Monitoring the health of Chandrayaan 2 orbiter, Vikram lander and Pragyan rover
Indian Space Research Organisation (ISRO) engineers monitor Chandrayan 2 at the Mission Operations Command. ISTRAC that monitors the space operations continually is vital for the success of the mission.ISRO/twitter

The ISRO Telemetry, Tracking and Command Network, or ISTRAC, is a string monitoring station spread across India and abroad to keep track of Indian spacecraft on orbit and report on the health of their systems. 

ISTRAC is one of the most important elements in the success so far of the second Moon Mission that sent Chandrayaan 2 to the lunar orbit. The lander, Vikram, loaded with rover Pragyan, has separated successfully from the orbiter and will touch down in a controlled descent in the early hours of Saturday.

The Indian Space Research Organisation (ISRO) has developed ISTRAC as an extensive network of monitoring stations that act as the Telemetry, Tracking and Command (TTC) support to its space missions. ISTRAC tracks the satellites and launch-vehicles from their liftoff to the point of mission success.

ISTRAC is headquartered in Bengaluru, with its centres strewn all over the country and in about a dozen overseas locations. ISTRAC's Bengaluru facilities include a TTC ground station with a multi-mission Spacecraft Control Centre for spacecraft operations and co-ordination with the network stations. The centre's systems provide real-time display of individual spacecraft missions and also maintain a spacecraft data archive and ensure continuous analysis and determination of spacecraft orbit.

ISTRAC also functions as a backup facility for Master Control Facility at Hassan in Karnataka that monitors in real-time the INSAT family of communication satellites. 

Vikram lander of ISRO
Vikram lander, which is now orbiting the Moon at an altitude of 35km x 101km with Pragyan rover in its belly, is scheduled to land on the lunar surface on Saturday after a controlled descent.ISRO

The ground stations of ISTRAC in India are in Bengaluru, Hyderabad, Lucknow, Port Blair, Sriharikota, and Thiruvananthapuram. Its global stations are in Port Louis, Mauritius; Bearslake, Russia; Biak, Indonesia; Brunei; Svalbard, Norway; Troll, Antarctica; Vietnam; Gatun Lake, Panama; and São Tomé and Príncipe, West Africa.

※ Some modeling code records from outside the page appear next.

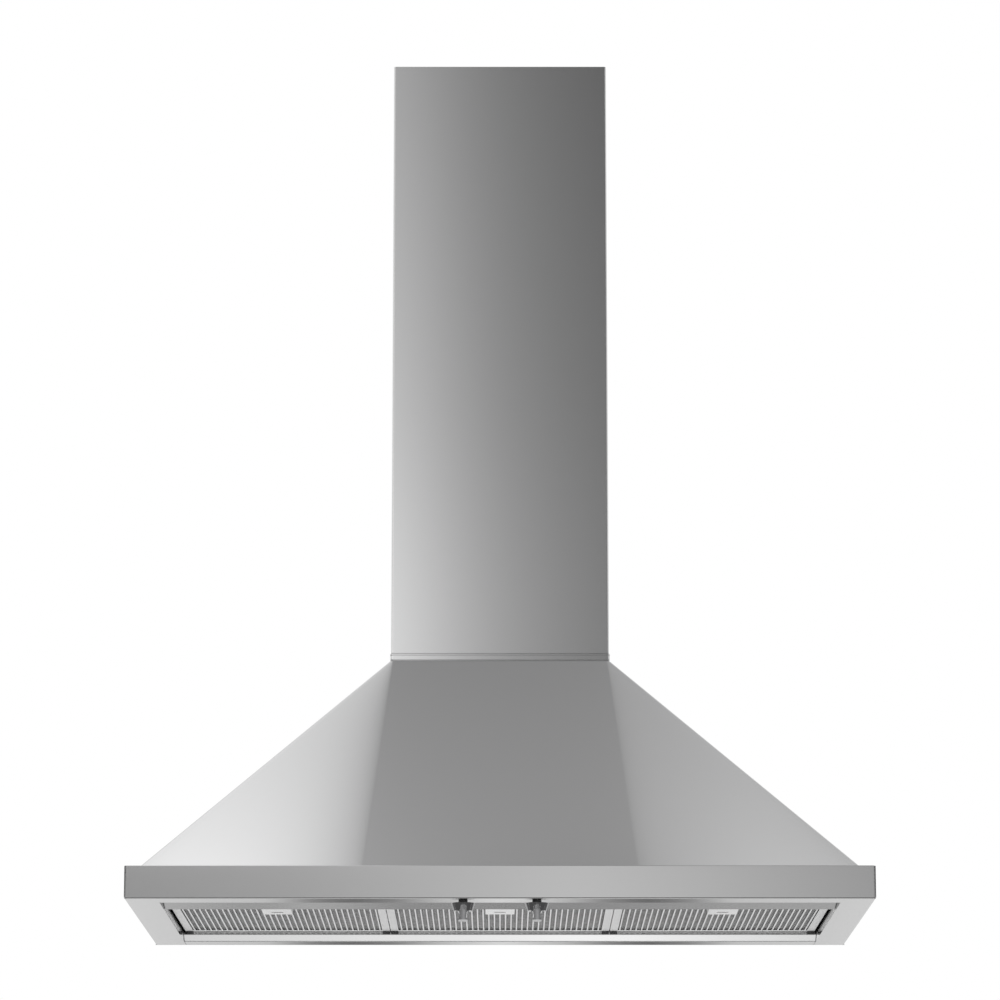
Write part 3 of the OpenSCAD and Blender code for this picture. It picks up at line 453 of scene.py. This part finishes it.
class Growth:
    """A Geometry Nodes tree with named inputs."""

    def __init__(self, name, **inputs):
        self.tree = bpy.data.node_groups.new(name, "GeometryNodeTree")
        self.tree.interface.new_socket("Geometry", in_out="OUTPUT", socket_type="NodeSocketGeometry")
        self.values = inputs
        self.ids = {}
        for label, value in inputs.items():
            kind = "NodeSocketInt" if isinstance(value, int) else "NodeSocketFloat"
            socket = self.tree.interface.new_socket(label, in_out="INPUT", socket_type=kind)
            socket.default_value = value
            self.ids[label] = socket.identifier
        self.entry = self.tree.nodes.new("NodeGroupInput")

    def __getitem__(self, label):
        return self.entry.outputs[label]

    def add(self, kind, settings=None, **sockets):
        node = self.tree.nodes.new("GeometryNode" + kind)
        for name, value in (settings or {}).items():
            setattr(node, name, value)
        for name, value in sockets.items():
            self.feed(value, node.inputs[name.replace("_", " ")])
        return node.outputs[0]

    def feed(self, value, socket):
        if isinstance(value, bpy.types.NodeSocket):
            self.tree.links.new(value, socket)
        else:
            socket.default_value = value

    def simple(self, kind, *values):
        """New shader node fed in the order of its sockets."""
        node = self.tree.nodes.new("ShaderNode" + kind)
        for value, socket in zip(values, node.inputs):
            self.feed(value, socket)
        return node

    def math(self, operation, a, b=0.0):
        node = self.simple("Math", a, b)
        node.operation = operation
        return node.outputs[0]

    def product(self, a, b):
        return self.math("MULTIPLY", a, b)

    def vector(self, x=0.0, y=0.0, z=0.0):
        return self.simple("CombineXYZ", x, y, z).outputs[0]

    def first(self, count):
        """Where a centred row of so many points starts."""
        return self.product(self.math("SUBTRACT", self[count], 1), self.product(self["Pitch"], -0.5))

    def end(self, geometry, material):
        real = self.add("RealizeInstances", Geometry=geometry)
        self.feed(self.add("SetMaterial", Geometry=real, Material=material),
                  self.tree.nodes.new("NodeGroupOutput").inputs[0])

    def grow(self, name):
        """Plain mesh grown with the tree's inputs."""
        ob = added(name, bpy.data.meshes.new(name))
        modifier = ob.modifiers.new("growth", "NODES")
        modifier.node_group = self.tree
        for label, identifier in self.ids.items():
            modifier[identifier] = self.values[label]
        return settled(ob, name)


# Levels are above the filter's underside, and the last sizes of ribs and wires say how far they go under the rim
RIB_PITCH, RIB_W, RIB_H, RIB_EDGE, RIB_LEVEL, RIB_UNDER = 7.05, 1.8, 1.3, 0.4, 0.95, 2
WIRE_PITCH, WIRE_T, WIRE_WAVE, WIRE_LEVEL, WIRE_UNDER_SIDE, WIRE_UNDER_END = RIB_PITCH / 2, 0.42, 0.55, 2.7, 2, 3
CORE_IN, CORE_LOW, CORE_TOP = 3, 3.6, 8.6


def ribs(name, x, width):
    """Rounded ribs from the filter's front to its rear, side by side."""
    count = int((width - 2 * RIM - RIB_W) / RIB_PITCH) + 1
    tree = Growth(name, Count=count, Pitch=RIB_PITCH * MM, Length=(FILTER_LENGTH - 2 * (RIM - RIB_UNDER)) * MM,
                  Width=RIB_W * MM, Height=RIB_H * MM, Edge=RIB_EDGE * MM, Middle=x * MM,
                  Depth=FILTER_MIDDLE * MM, Level=(FILTER_Z + RIB_LEVEL) * MM)
    start = tree.math("ADD", tree.first("Count"), tree["Middle"])
    row = tree.add("MeshLine", Count=tree["Count"], Start_Location=tree.vector(start, tree["Depth"], tree["Level"]),
                   Offset=tree.vector(tree["Pitch"]))
    half = tree.product(tree["Length"], 0.5)
    spine = tree.add("CurvePrimitiveLine", Start=tree.vector(0, tree.product(half, -1)), End=tree.vector(0, half))
    bar = tree.add("CurvePrimitiveQuadrilateral", Width=tree["Width"], Height=tree["Height"])
    soft = tree.add("FilletCurve", {"mode": "POLY"}, Curve=bar, Count=3, Radius=tree["Edge"])
    rib = tree.add("CurveToMesh", Curve=spine, Profile_Curve=soft, Fill_Caps=True)
    tree.end(tree.add("InstanceOnPoints", Points=row, Instance=rib), FINISH["filter_grille"])
    return tree.grow(name)


def wires(name, x, width, along_x):
    """One set of woven wires: each passes over and under the other set's."""
    def plan(along, across):
        return (along, across) if along_x else (across, along)

    run, spread = plan(width - 2 * (RIM - WIRE_UNDER_SIDE), FILTER_LENGTH - 2 * (RIM - WIRE_UNDER_END))
    tree = Growth(name, Count=int(spread / WIRE_PITCH), Steps=int(run / WIRE_PITCH) + 1, Pitch=WIRE_PITCH * MM,
                  Wave=(WIRE_WAVE if along_x else -WIRE_WAVE) * MM, Thickness=WIRE_T * MM, Middle=x * MM,
                  Depth=FILTER_MIDDLE * MM, Level=(FILTER_Z + WIRE_LEVEL) * MM)
    first_wire, first_step = tree.first("Count"), tree.first("Steps")
    row = tree.add("MeshLine", Count=tree["Count"], Start_Location=tree.vector(*plan(0, first_wire)),
                   Offset=tree.vector(*plan(0, tree["Pitch"])))
    steps = tree.add("MeshLine", Count=tree["Steps"], Start_Location=tree.vector(*plan(first_step, 0)),
                     Offset=tree.vector(*plan(tree["Pitch"], 0)))
    laid = tree.add("RealizeInstances", Geometry=tree.add("InstanceOnPoints", Points=row, Instance=steps))
    split = tree.simple("SeparateXYZ", tree.add("InputPosition"))
    turns = [tree.math("COSINE", tree.product(tree.math("DIVIDE", tree.math("SUBTRACT", place, first), tree["Pitch"]),
                                              math.pi))
             for place, first in zip(split.outputs, plan(first_step, first_wire))]
    lift = tree.product(tree.product(*turns), tree["Wave"])
    waved = tree.add("SetPosition", Geometry=laid,
                     Offset=tree.vector(tree["Middle"], tree["Depth"], tree.math("ADD", lift, tree["Level"])))
    ring = tree.add("CurvePrimitiveCircle", Resolution=4, Radius=tree.product(tree["Thickness"], 0.5))
    wire = tree.add("CurveToMesh", Curve=tree.add("MeshToCurve", Mesh=waved), Profile_Curve=ring, Fill_Caps=True)
    tree.end(wire, FINISH["filter_mesh"])
    return tree.grow(name)


def mesh_pack(side, x, width):
    """Two sets of woven wires below the dark core of the pack."""
    bm = bmesh.new()
    for along_x in (False, True):
        bm.from_mesh(wires(f"wires_{side}", x, width, along_x))
    core = bmesh.ops.create_cube(bm, size=1)
    low, high = FILTER_Z + CORE_LOW, FILTER_Z + CORE_TOP
    for v in core["verts"]:
        v.co = Vector((v.co.x * (width - CORE_IN) + x, v.co.y * (FILTER_LENGTH - CORE_IN) + FILTER_MIDDLE,
                       v.co.z * (high - low) + (low + high) / 2)) * MM
    return made(bm, f"mesh_pack_{side}")


for side, x, width in CASSETTES:
    body = f"filter_{side}"
    piece(f"ribs_{side}", ribs(f"ribs_{side}", x, width), body, "filter_grille", f"filter_grille_{side}")
    piece(f"mesh_pack_{side}", smooth(mesh_pack(side, x, width), angle=60), body, "filter_mesh",
          f"filter_mesh_{side}")


# Studio

def flat_square(name, half, material):
    """Flat square that isn't part of the object."""
    bm = bmesh.new()
    bmesh.ops.create_grid(bm, x_segments=1, y_segments=1, size=half)
    ob = added(name, made(bm, name))
    ob.data.materials.append(material)
    return ob


def card(name, centre, size, turn, across, along=((0, 1),)):
    """Studio card that only reflections see: its level follows stops along its width, times stops along its height."""
    mat = bpy.data.materials.new(name)
    mat.use_nodes = True
    nodes, links = mat.node_tree.nodes, mat.node_tree.links
    nodes.remove(nodes["Principled BSDF"])
    glow = nodes.new("ShaderNodeEmission")
    links.new(glow.outputs[0], nodes["Material Output"].inputs["Surface"])
    split = nodes.new("ShaderNodeSeparateXYZ")
    links.new(nodes.new("ShaderNodeTexCoord").outputs["Object"], split.inputs[0])
    product, gain = nodes.new("ShaderNodeMath"), nodes.new("ShaderNodeMath")
    product.operation = gain.operation = "MULTIPLY"
    peak = max(level for _, level in across)
    for axis, stops, top in ((0, across, peak), (1, along, 1)):
        shift = nodes.new("ShaderNodeMath")
        shift.inputs[1].default_value = 0.5
        links.new(split.outputs[axis], shift.inputs[0])
        ramp = nodes.new("ShaderNodeValToRGB")
        elements = ramp.color_ramp.elements
        while len(elements) > 1:
            elements.remove(elements[-1])
        for number, (place, level) in enumerate(stops):
            spot = min(max(place / size[axis] + 0.5, 0), 1)
            element = elements.new(spot) if number else elements[0]
            element.position = spot
            element.color = (*[level / top] * 3, 1)
        links.new(shift.outputs[0], ramp.inputs["Fac"])
        links.new(ramp.outputs["Color"], product.inputs[axis])
    gain.inputs[1].default_value = peak
    links.new(product.outputs[0], gain.inputs[0])
    links.new(gain.outputs[0], glow.inputs["Strength"])
    ob = flat_square(name, 0.5, mat)
    ob.location, ob.scale, ob.rotation_euler = centre, (*size, 1), [math.radians(a) for a in turn]
    ob.visible_camera = ob.visible_diffuse = ob.visible_shadow = ob.visible_transmission = False


def softbox(name, place, aim, size, level):
    """Area light whose face has a given brightness, turned to a point. Reflections don't show it."""
    light = bpy.data.lights.new(name, "AREA")
    light.shape = "RECTANGLE"
    light.size, light.size_y = size
    light.energy = level * math.pi * size[0] * size[1]
    ob = added(name, light)
    ob.location = place
    ob.rotation_euler = (Vector(aim) - Vector(place)).to_track_quat("-Z", "Y").to_euler()
    ob.visible_glossy = False


floor = flat_square("floor", 150, Finish("floor_paint", (0.86, 0.86, 0.86), roughness=0.8).material)
floor.location.z = -6

# Turns of the cards in degrees. Places, sizes and stops are in metres
FACING_FRONT, FACING_SIDE, LYING = (90, 0, 0), (90, 0, 90), (0, 0, 0)
card("card_chimney", (0, -0.95, 1.07), (1.2, 1.86), FACING_FRONT,
     ((-0.30, 1.45), (-0.16, 1.2), (-0.08, 0.72), (0.0, 0.46), (0.08, 0.36), (0.16, 0.26), (0.3, 0.18)),
     ((-0.56, 1.0), (-0.247, 0.73), (0.04, 0.61), (0.24, 0.52), (0.54, 0.45)))
card("card_fascia", (0, -1.4, 0.08), (3.0, 0.56), FACING_FRONT,
     ((-0.7, 0.40), (-0.3, 0.53), (0.1, 0.81), (0.3, 0.69), (0.7, 0.38)))
card("card_overhead", (0, -0.8, 3.0), (3.6, 3.4), LYING,
     ((-1.2, 2.0), (-0.85, 1.52), (-0.52, 0.95), (-0.3, 0.54), (0.28, 0.52), (0.36, 0.68), (0.45, 0.77), (0.85, 0.95),
      (1.1, 1.2), (1.5, 1.05)),
     ((-0.35, 1.0), (0.35, 0.62)))
card("card_behind_wall", (0, 3.0, -0.38), (4.0, 0.76), FACING_FRONT,
     ((-0.9, 0.83), (-0.465, 0.66), (-0.38, 0.27), (-0.296, 0.15), (-0.21, 0.26), (-0.127, 0.58), (0, 0.87),
      (0.127, 0.6), (0.21, 0.29), (0.296, 0.14), (0.38, 0.29), (0.465, 0.66), (0.9, 0.83)))
card("card_dark_rear", (0, 1.25, -1.2), (4.0, 0.6), LYING, ((0, 0.03),))
card("card_low_wall", (0, 3.0, -1.08), (4.0, 0.64), FACING_FRONT,
     ((-0.9, 0.7), (-0.5, 0.38), (-0.38, 0.52), (-0.2, 0.32), (0.1, 0.30), (0.5, 0.42), (0.9, 0.48)))
card("card_below", (0, 0.4, -1.0), (4.2, 0.9), LYING,
     ((-0.8, 0.2), (-0.55, 1.0), (0.0, 1.35), (0.12, 1.5), (0.55, 1.05), (0.8, 0.2)))
card("card_dark_floor", (0, -1.55, -1.0), (5.8, 2.3), LYING, ((0, 0.17),))
card("card_room", (0, -7.5, 2.0), (18, 9), FACING_FRONT, ((-4, 0.75), (4, 0.5)))
for way, side, level in ((-1, "left", 0.85), (1, "right", 0.7)):
    card(f"card_side_{side}", (way * 2.6, -0.9, 0.9), (5.0, 3.6), FACING_SIDE,
         ((-1.5, level), (1.5, level * 1.5)), ((-1.35, 0.2), (-1.1, 1.0)))
    card(f"card_dark_{side}", (way * 1.7, -0.6, 0.235), (4.0, 0.21), FACING_SIDE, ((0, 0.06),))
softbox("light_above", (-1.2, -2.2, 2.6), aim=(0, -0.2, 0.4), size=(1.6, 1.6), level=1.0)


def surroundings(level):
    """White where the camera, a reflection or glass looks, and of the given level as a light."""
    world = bpy.data.worlds.new("studio")
    scene.world = world
    world.use_nodes = True
    nodes, links = world.node_tree.nodes, world.node_tree.links
    nodes.clear()
    path = nodes.new("ShaderNodeLightPath")
    seen = path.outputs["Is Camera Ray"]
    for ray in ("Is Glossy Ray", "Is Transmission Ray"):
        either = nodes.new("ShaderNodeMath")
        either.operation = "MAXIMUM"
        links.new(seen, either.inputs[0])
        links.new(path.outputs[ray], either.inputs[1])
        seen = either.outputs[0]
    blend = nodes.new("ShaderNodeMixShader")
    links.new(seen, blend.inputs["Fac"])
    for socket, strength in ((1, level), (2, 1)):
        white = nodes.new("ShaderNodeBackground")
        white.inputs["Color"].default_value = (1, 1, 1, 1)
        white.inputs["Strength"].default_value = strength
        links.new(white.outputs[0], blend.inputs[socket])
    links.new(blend.outputs[0], nodes.new("ShaderNodeOutputWorld").inputs["Surface"])


surroundings(level=0.88)

TILT = 0.212  # radians by which the camera looks up
camera = added("camera", bpy.data.cameras.new("camera"))
camera.location = (0, -5.696, -0.631)
camera.rotation_euler = (math.radians(90) + TILT, 0, 0)
camera.data.lens = 157
camera.data.sensor_width = 36
camera.data.clip_end = 400
scene.camera = camera
scene.view_settings.view_transform = "Standard"
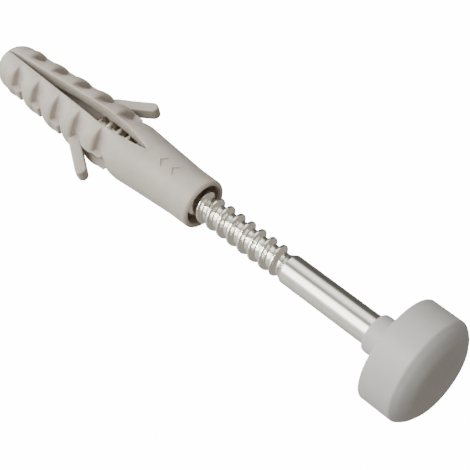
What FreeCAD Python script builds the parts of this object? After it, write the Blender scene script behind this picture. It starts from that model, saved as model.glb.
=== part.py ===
import os

import FreeCAD
import Part
import Sketcher

# Wall anchor: a slotted nylon expansion plug with two hinged anti-rotation
# wings, a wood screw part way in, and a collar washer with a clip-on domed cap.
#
# Frame, in millimetres: the origin is the centre of the plug's mouth, in the
# plane of the wall. +X points out of the wall, along the screw, and the slot
# that splits the plug lies in the XZ plane, so the legs are at +Y and -Y.

doc = FreeCAD.newDocument("WallAnchor")
sheet = doc.addObject("Spreadsheet::Sheet", "Dims")

DIMENSIONS = [
    # plug: lengths are counted from the mouth, into the wall
    ("plug_length", 48.0),
    ("mouth_radius", 4.2),
    ("mouth_land", 4.0),
    ("mouth_bore_radius", 3.33),
    ("mouth_bore_depth", 1.6),
    ("funnel_depth", 7.5),
    ("rim_round", 0.35),
    ("leg_start", 12.5),
    ("leg_start_radius", 4.77),
    ("shoulder_depth", 16.8),
    ("shoulder_radius", 5.1),
    ("widest_depth", 24.4),
    ("widest_radius", 5.25),
    ("tip_depth", 44.6),
    ("tip_radius", 4.0),
    ("nose_radius", 1.5),
    ("nose_curve", 3.6),
    # slot between the legs
    ("slot_start", 11.7),
    ("slot_peak_depth", 22.0),
    ("slot_half_width", 1.3),
    ("slot_tip_half_width", 0.05),
    ("channel_lead", 0.5),
    ("channel_past_point", 3.35),
    ("channel_inset", 0.3),
    ("channel_step", 0.05),
    ("channel_flatten", 0.15),
    ("channel_tip_depth", 0.3),
    # saw teeth
    ("first_tooth", 18.7),
    ("tooth_pitch", 5.35),
    ("tooth_depth", 1.15),
    ("tooth_fade", 1.35),
    ("tooth_ramp", 2.8),
    ("tooth_run_out", 0.15),
    ("tooth_undercut", 1.8),
    ("tooth_bend", 0.1),
    ("tooth_bend_rise", 0.5),
    ("tooth_swell", 1.3),
    ("tooth_swell_rise", 0.98),
    ("beak_overlap", 0.2),
    ("beak_root", 0.25),
    ("beak_width", 2.3),
    ("beak_sink", 0.12),
    ("cheek_width", 3.6),
    ("cheek_sink", 0.3),
    # wings
    ("wing_hinge_depth", 25.4),
    ("wing_hinge_radius", 4.6),
    ("wing_length", 6.4),
    ("wing_thickness", 1.9),
    ("wing_width", 2.3),
    ("wing_splay", 32.0),
    # wood screw
    ("thread_radius", 2.5),
    ("thread_pitch", 2.2),
    ("core_radius", 1.75),
    ("thread_root_width", 1.35),
    ("thread_crest_width", 0.5),
    ("shank_radius", 2.4),
    ("screw_point", 27.35),
    ("point_length", 3.6),
    ("thread_end", 16.7),
    ("thread_sink", 0.15),
    ("neck_length", 1.5),
    ("head_radius", 4.85),
    ("head_top", 43.0),
    ("head_land", 0.4),
    ("recess_span", 4.6),
    ("recess_width", 1.1),
    ("recess_depth", 1.9),
    # collar washer and cap
    ("hub_back", 34.2),
    ("hub_radius", 3.1),
    ("hub_round", 0.45),
    ("flange_back", 38.4),
    ("flange_thickness", 3.2),
    ("flange_radius", 6.7),
    ("cap_radius", 8.45),
    ("cap_edge", 43.9),
    ("cap_shoulder", 45.95),
    ("cap_shoulder_radius", 6.0),
    ("cap_shoulder_centre", 41.1),
    ("cap_front", 46.55),
    ("cap_back_round", 0.3),
    # clearances between pieces that move
    ("thread_clearance", 0.1),
    ("wing_clearance", 0.15),
    ("washer_clearance", 0.15),
    ("cap_clearance", 0.1),
    ("head_clearance", 0.2),
]
TOOTH_COUNT = 5
WING_TOOTH = 1
CHEEK_TOOTH = 0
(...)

Significantly, ISTRAC is also the foundation of the Indian Deep Space Network (IDSN) for monitoring travel in interplanetary space. IDSN has been a vital element in the Indian space activity, including for Chandrayaan 1 when India launched the first Moon Mission on October 22, 2008, and reached the lunar orbit on November 8. Chandrayaan 1, which crashed an impact probe on the lunar surface, was operational until August 2009.

IDSN was also the vital link in the success of India's Mars Orbiter Mission Mangalyaan 1, launched on November 5, 2013. The spacecraft was put on its trans-Mars trajectory on November 30, 2013, for a 298-day journey to the Martian gravitational sphere. Mangalyaan 1 was injected into the orbit of Mars on September 24, 2014. The spacecraft was under the watch of the IDSN all through its fraught interplanetary travel.

ISRO is set to launch two important space missions in 2024, Chandrayaan 3, to take a robotic lander to the Moon, and Mangalyaan 2, the second Mars Orbiter Mission. Both these missions will see extensive involvement of IDSN and ISTRAC.

When the scheduled soft touch down of Vikram occurs in the early hours of Saturday, in the presence of Prime Minister Narendra Modi at the Mission Operations Complex-1 (MOX) in Bengaluru, the ISRO engineers led by chairman K Sivan will be applauding the unblinking watch of ISTRAC personnel around the globe.